The biggest worry among Boeing workers is that if present trends continue they will not have any income at all. As IAM Journal, the union magazine, puts it: "US aerospace giants don't seem concerned about giving it all away. They feed the Asian tiger, and the competitor grows." What concerns the union - and, indeed, many alert US politicians - is that Boeing, by shifting jobs and passing on technology, will suffer the same fate as the US consumer electronics industry did in the Seventies, when it was swallowed up by the Pacific-rim countries.
It was with this thought in mind that George Kourpias, the IAM president, climbed aboard President Clinton's limousine after a workers' rally in San Francisco two months ago. Mr Kourpias spent half an hour explaining to the President the disastrous consequences for American workers if Boeing continued to ship jobs overseas. The outcome of Mr Kourpias's intervention was a decision by Mr Clinton immediately to appoint a White House team to review the methods employed by Boeing to negotiate foreign sales.

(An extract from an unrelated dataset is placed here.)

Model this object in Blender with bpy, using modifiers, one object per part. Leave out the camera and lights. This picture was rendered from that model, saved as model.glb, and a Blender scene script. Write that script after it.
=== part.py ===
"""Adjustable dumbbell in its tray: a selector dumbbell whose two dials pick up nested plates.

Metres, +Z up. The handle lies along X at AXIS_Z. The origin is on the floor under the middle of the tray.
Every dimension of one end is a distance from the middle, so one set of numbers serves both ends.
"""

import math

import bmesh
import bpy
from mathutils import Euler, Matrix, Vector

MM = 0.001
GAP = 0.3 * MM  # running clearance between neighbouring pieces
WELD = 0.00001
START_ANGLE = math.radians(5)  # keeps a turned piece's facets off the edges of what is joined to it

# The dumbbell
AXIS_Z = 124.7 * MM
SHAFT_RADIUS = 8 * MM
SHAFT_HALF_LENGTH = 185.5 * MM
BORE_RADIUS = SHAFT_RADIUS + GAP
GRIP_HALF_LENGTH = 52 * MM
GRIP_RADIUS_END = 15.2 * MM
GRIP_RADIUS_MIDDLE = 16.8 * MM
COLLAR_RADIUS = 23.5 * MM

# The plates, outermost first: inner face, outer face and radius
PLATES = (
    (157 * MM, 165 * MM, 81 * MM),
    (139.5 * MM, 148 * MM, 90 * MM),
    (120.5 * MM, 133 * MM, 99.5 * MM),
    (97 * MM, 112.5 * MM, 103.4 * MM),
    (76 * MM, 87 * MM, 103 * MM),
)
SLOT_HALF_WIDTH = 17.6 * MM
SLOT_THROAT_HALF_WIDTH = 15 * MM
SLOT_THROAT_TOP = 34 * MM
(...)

A decision remains some months distant, according to an administration official closely involved with the review. "We are listening to both sides," the official said last week. "Clearly there is disagreement. There is the argument the aircraft companies make that by engaging in this by now fairly common practice of offering job inducements overseas to make your offers more attractive you are actually generating jobs at home. It's a very complex question."